Это уже совсем другая драма. Драма вечной неудовлетворенности художника сделанным, а в конкретно-историческом ее варианте — неудовлетворенность прежним художественным языком и смутные мечтания о новом.

Может быть, здесь следует вспомнить, что в эти годы новое поколение художников начало глухо роптать на творческую инертность ряда передвижников, на их принципиальный аскетизм, на их отказ «вести любовные беседы с природой», как выразился однажды Врубель, и упование на литературно-сюжетные качества своих работ.

Близость и естественность подобного переворота в умонастроениях художников остро предчувствовал незадолго до своей смерти И. Н. Крамской.
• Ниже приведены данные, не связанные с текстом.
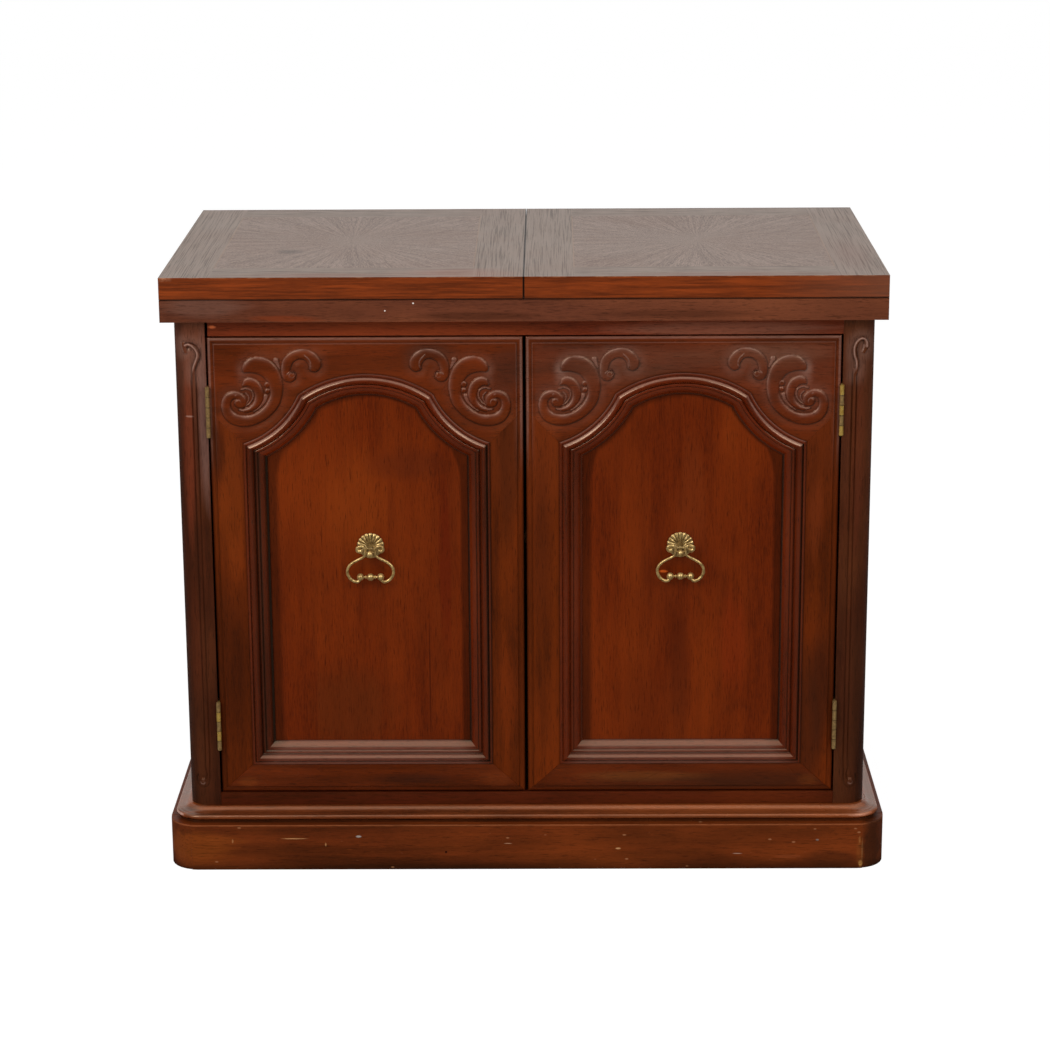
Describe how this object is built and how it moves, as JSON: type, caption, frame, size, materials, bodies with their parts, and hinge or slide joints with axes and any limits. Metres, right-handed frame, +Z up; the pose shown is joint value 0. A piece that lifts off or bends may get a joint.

«По ходу человеческих дел я жду, — писал он Стасову, — что Товарищество прибьет к берегу, как негодное бревно, а главное русло весело побежит вперед, и надолго!»

Закосневшее, законсервировавшееся передвижническое «ядро» (Мясоедов, В. Маковский, Лемох, Киселев и др.) упрямо третировало все мало-мальски свежее и самобытное из числа молодых экспонентов. Опасность создавшегося положения состояла в том, что часть молодых переносила свою неприязнь к маститым диктаторам на сами идеи, которые когда-то воодушевляли Товарищество и которые постепенно падали и обесценивались в его собственной художнической практике.

Еще в 1883 году Врубель рассказал в одном из писем, какое сложное чувство испытали он и подобные ему форменные мученики искусства на очередной передвижнической выставке:

«…Занятые с утра до вечера изучением натуры, как формы, жадно вглядывающиеся в ее бесконечные изгибы и все-таки зачастую сидящие с тоскливо опущенной рукой перед своим холстом, на котором все-таки видишь еще лоскутки, а там — целый мир бесконечно гармонирующих чудных деталей… мы, войдя на выставку, не могли вырвать всего этого из сердец, а между тем перед нами проходили вереницы холстов, которые смеялись над нашей любовью, муками, трудом…»

Врубель понимал ход мыслей авторов подобных полотен («хоть и грубого приготовления, но вещи, затрагивающие интересы дня»), но считал надувательством публики «красть у нее то специальное наслаждение, которое отличает душевное состояние перед произведением искусства от состояния перед развернутым печатным листом».

Среди молодых, особенно у Врубеля и Серова, возникло резкое отталкивание от идей 60-х годов, тем более что у позднего народничества они приобретали сухой доктринерский оттенок.

«Не помню, в этот ли приезд в Сябринцы, — рассказывает В. С. Серова о приезде своего сына в дом Глеба Успенского, — Валентин Александрович услыхал рассуждения Николая Константиновича Михайловского или он читал его критики раньше, но, вернувшись домой, он обрушился на Михайловского со всей тяжестью своих обычных обвинений:

— Кто его просит соваться не в свое дело? Что он понимает в художестве?».

В лучшем случае молодые, как, например, Коровин, относились к этим идеям довольно безразлично, провозглашая своим девизом «восхищение красотой».

Левитан также принадлежал, по выражению Нестерова, к «пасынкам» передвижничества, но оставался, однако, более связанным с ним внутренне.